Twoflower the tourist is guided into a tavern that happens to be tolerating the presence of Rincewind, who isn’t really a wizard because he was kicked out of magic school, but he can converse in many languages and consequently approaches the tourist as he attempts to talk to the innkeeper via a phrase book. The two can understand each other, and Rincewind is hired as a tour guide, a challenge he may not be able to rise to.

More than that problem, however, is the problem of helping his patron survive the night, because not only does he overpay in pure gold coins (not like any coins you’d find on the streets of Morpork), but his luggage is made of rare, very expensive wood and follows him around on its own tiny legs like a faithful, aggressive dog. Even without eyes, it leers maliciously at perceived threats. Rincewind immediately discerns there’s no telling what that thing could do when cornered or its master harmed.

Because Twoflower doesn’t understand the natural, human yearnings of the Morpork heart, he is instrumental in burning it to the ground, which can’t be a spoiler because you can see the flames on page one. But that story only takes you to page 87. There are more stories as the two travelers ride to the next city–all of it zany, funny, and ridiculous. The last story in this book is quite beautiful.

The humor isn’t particularly chaste, but it never gets bawdy. I wonder if that holds throughout the series. Once I thought it sounded just like The Princess Bride, and a couple times I noted turns of phrase that echoed Wodehouse.

I’ve read you can pick up the series at any point, because there isn’t a grand narrative to follow. The second published book, The Light Fantastic, does appear to be a direct sequel to The Color of Magic, so there’s some sense of order to some of them.

‘Showdown on the River,’ by J. L. Curtis

Rio Bell is 22 years old, the son of a Texas rancher. In spite of his youth, he already has an impressive reputation as a gunfighter. But he doesn’t expect to need that skill a lot on his present job – leading his first cattle drive, up the Goodnight-Loving Trail to Colorado. He’s got some older friends to back him up, but the decisions will be his, and he feels the responsibility.

The first part of the novel Showdown on the River, by J. L. Curtis (who happens to be a friend of mine, I need to confess) is pretty standard Western fare – the hard days of riding, the boredom and the danger involved in a cattle drive. I didn’t mind that at all. I can read that stuff all day long, if it’s done well, and it is here (Red River is one of my favorite Westerns).

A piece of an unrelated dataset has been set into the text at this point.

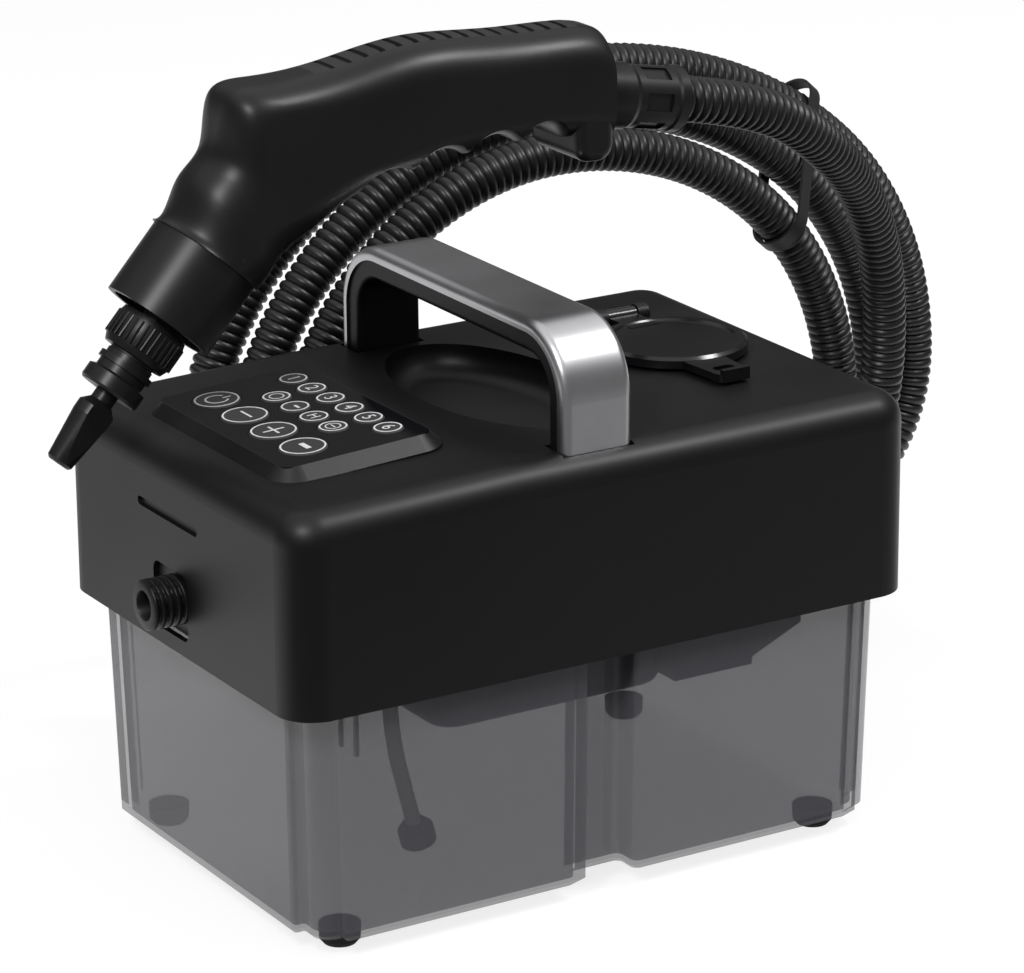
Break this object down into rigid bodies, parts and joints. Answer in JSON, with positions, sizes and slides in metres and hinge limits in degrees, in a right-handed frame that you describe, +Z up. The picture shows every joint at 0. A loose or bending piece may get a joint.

Once the drovers reach Colorado, they encounter challenges they didn’t expect. Rio was planning to visit his hermit uncle in the mountains, but discovers the old man is dead. The people living on his old place are a father with two daughters, one of whom is away at school. But another rancher has moved in on the other side of the valley, with a plan to take over the whole area, at any cost in human lives. With the help of some old mountain men, friends of his cook, Rio and his cowboys will risk their lives to save his new friends – one of whom is a very attractive young woman.

Taken purely as a story, I thought Showdown on the River worked pretty well. I felt the last scenes were a little rushed, and could have been fleshed out. But reading the book was a lot of fun, and that’s the main thing we ask for in these parts.

I have a couple historical quibbles – which may be unfounded. The author likely knows more about these things than I do.

One is the availability of dynamite. Dynamite is overused in Western stories, especially ones set as early as this (1871 by my calculations). The stuff did exist at the time, but I have the idea that finding some just lying around stretches probability a little (could be wrong).

The other is the issue of violence against women. There’s the famous incident of the killing of Dora Hand, Dodge City dance hall singer (involving Bat Masterson and Wyatt Earp). Though the killer escaped the gallows, the immediate reaction demonstrates the kind of outrage that the denizens of the American West were capable of when encountering violence of any kind against a (white) woman. They were rare out west in those days, and the culture was romantic and Victorian. In this book, women get threatened with rape and murder. There is negative reaction, I’ll admit, but some of the “bad guys” show an indifference that seems to me improbable. Even the bad guys wouldn’t stoop that far in that time and place. I’m not familiar with any historical exceptions.

In spite of this, I thoroughly enjoyed Showdown on the River, and recommend it highly.